Our goal has always been to present just the information you need without getting into distracting details. The problem with Unicode is that there are a lot of distracting details. Not only that, you have to learn some things in tandem. We can’t talk about Unicode strings without introducing strings, but at the same time, we want to start with Unicode as the basis for strings.

I wanted to have a lot of that stuff in the Strings chapter, but a lot of the Perl Unicode stuff lives in modules. We do talk about modules later in the book, but I want to use some of them earlier.

Any beginning book is going to have this problem. You need to ignore some stuff to at least get started. As such, I gave up on trying to cram all the Unicode stuff into the chapters and put most of it into a new appendix. This also means that if people want to ignore some of the Unicode stuff, which I don’t recommend, they can. But, they shouldn’t. So, read the whole book, even the appendices!

Updates to Chapter 9, “Processing Text with Regular Expressions”

[This post notes differences between the fifth and sixth editions.]

I didn’t have to make many changes to this chapter. I wanted to put in at least one Perl 5.14 feature, but the only new thing that the substitution operator gets is the /r modifier.

While working through this chapter though, I started to wonder if our terms in the previous editions were the same in the Perl documentation. We called the modifiers “option modifiers”, and sometimes “flags”, perlre just says “modifier”. Personally, I’m used to saying “flag” all the time and I like that term just fine, but for regular people, there’s nothing to connect the everyday use of “flag” to the thing after the match operators. So, “modifier” it is. I’d much rather use “adverb”, which is popular in Perl 6 land, but it’s a bit late for Perl 5 to change terms. When I made the switch in this chapter, I had to go back to Chapters 7 and 8 and do the same thing.

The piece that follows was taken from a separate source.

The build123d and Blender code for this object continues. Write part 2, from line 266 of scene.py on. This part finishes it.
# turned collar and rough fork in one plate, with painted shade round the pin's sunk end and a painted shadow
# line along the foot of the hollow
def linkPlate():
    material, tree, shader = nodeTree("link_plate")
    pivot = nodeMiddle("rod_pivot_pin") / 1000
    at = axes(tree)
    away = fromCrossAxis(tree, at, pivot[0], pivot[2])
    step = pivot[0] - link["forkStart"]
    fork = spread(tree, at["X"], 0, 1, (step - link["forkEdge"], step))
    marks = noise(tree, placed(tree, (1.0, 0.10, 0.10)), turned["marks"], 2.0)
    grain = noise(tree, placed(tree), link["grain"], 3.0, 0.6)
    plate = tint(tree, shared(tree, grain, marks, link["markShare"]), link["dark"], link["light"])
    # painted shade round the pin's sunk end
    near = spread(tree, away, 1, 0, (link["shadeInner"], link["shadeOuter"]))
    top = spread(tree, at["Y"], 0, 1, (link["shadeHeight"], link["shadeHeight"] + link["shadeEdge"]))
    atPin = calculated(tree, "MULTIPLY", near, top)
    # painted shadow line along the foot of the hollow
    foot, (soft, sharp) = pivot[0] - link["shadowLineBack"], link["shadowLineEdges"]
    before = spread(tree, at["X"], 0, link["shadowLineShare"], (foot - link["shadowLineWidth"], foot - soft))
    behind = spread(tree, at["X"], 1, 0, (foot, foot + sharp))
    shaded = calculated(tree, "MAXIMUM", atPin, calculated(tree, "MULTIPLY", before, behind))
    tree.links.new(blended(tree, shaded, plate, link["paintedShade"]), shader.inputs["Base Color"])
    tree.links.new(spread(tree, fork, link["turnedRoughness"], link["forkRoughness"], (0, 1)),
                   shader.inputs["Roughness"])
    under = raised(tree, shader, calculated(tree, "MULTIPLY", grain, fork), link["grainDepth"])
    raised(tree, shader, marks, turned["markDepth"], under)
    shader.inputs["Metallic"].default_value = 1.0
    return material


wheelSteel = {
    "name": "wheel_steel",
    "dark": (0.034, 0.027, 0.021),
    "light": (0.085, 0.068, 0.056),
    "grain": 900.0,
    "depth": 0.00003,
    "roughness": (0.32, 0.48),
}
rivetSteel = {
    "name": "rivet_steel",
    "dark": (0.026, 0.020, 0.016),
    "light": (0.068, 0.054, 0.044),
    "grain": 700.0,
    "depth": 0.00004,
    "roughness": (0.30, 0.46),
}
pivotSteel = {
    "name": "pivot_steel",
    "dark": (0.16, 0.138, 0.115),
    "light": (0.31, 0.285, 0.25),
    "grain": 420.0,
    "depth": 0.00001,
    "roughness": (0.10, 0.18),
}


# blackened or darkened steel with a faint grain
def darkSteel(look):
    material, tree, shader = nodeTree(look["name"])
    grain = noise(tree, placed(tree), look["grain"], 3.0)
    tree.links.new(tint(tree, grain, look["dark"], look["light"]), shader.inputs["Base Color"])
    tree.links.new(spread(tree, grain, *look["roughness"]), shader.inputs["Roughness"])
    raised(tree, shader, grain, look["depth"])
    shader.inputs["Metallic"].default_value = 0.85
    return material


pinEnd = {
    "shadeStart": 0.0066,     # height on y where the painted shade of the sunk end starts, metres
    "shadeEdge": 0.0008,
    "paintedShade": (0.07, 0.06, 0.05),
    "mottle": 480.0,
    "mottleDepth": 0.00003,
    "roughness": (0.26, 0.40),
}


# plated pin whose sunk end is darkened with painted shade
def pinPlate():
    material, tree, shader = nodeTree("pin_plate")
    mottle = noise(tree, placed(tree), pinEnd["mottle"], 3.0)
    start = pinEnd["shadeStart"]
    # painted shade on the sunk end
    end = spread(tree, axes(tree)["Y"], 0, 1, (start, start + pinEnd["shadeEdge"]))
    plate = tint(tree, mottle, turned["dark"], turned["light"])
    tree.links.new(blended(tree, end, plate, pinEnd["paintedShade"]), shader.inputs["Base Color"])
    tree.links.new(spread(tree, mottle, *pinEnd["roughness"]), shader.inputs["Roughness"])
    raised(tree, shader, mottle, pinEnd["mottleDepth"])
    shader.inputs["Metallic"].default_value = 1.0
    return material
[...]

This chapter is also curious in that it ends with a long example the builds up to a perl one-liner. One of the things the reviewers noted about a new edition was a new chapter devoted to one-liners. That’s still possible, I guess.

Updates to Chapter 8, “Matching with Regular Expressions”

[This post notes differences between the fifth and sixth editions.]

There are a couple of interesting updates for Chapter 8. The small change is the slight modification of a footnote. We mentioned that the performance problem of the match variables $& and friends wouldn’t be solved before Perl 6. However, with Perl 5.10’s introduction of the /p match operator flag, problem solved!

Chapter 8 also has a subtle shift in thinking about anchors. Perl 5 introduced the \A, \Z, and \z regular expression anchors. Somehow, never made the shift from the Perl 4 anchors ^ and $. Even after Perl Best Practices pointed out the problem, we failed to update the Llama

I’d never really bothered to check when Perl introduced \A until today. That’s a task I do quite frequently: when did some feature show up in Perl? I could just go through all the tarballs, unpack them, and look at the documentation, but there’s an easier way. Since I have a clone of the perl repository, I have access to the entire perl development history. Each release has a tag, and I can list all the tags:

$ git tag
perl-1.0
perl-1.0.15
perl-1.0.16
perl-2.0
perl-2.001
perl-3.000
perl-3.044
perl-4.0.00
perl-4.0.36
perl-5.000
perl-5.000o
perl-5.001
perl-5.001n
perl-5.002
perl-5.002_01
perl-5.003
...

If I want to see what was going on in a particular release, I checkout the appropriate tag:

git checkout perl-5.000

Now I can see the state of the repo at the point of that release. Sure enough, C<\A>, C<\Z>, and C<\z> are in the documentation back then.

Updates to Chapter 3, “Lists and Arrays”

[This post notes differences between the fifth and sixth editions.]

I went into this chapter thinking that it would be fairly easy: just fix up any possible typos or grammar problems, then move on. However, I was reading through Appendix B and noticed that in previous editions that we had ignored splice. We mention it all the way at the end of the book, but it almost takes as much space to say that we aren’t going to cover to say that we will. So, I move it out of Appendix B and into Chapter 3.

You would think that this chapter would be a natural to pull in things like List::Utils, but we actually save that for later. We make some Perl-pure versions of max in the “Subroutines” chapter, then later in the “Perl Modules” chapter we can abandon the examples we used to illustrate the Perl concepts so the reader can use List::Utils.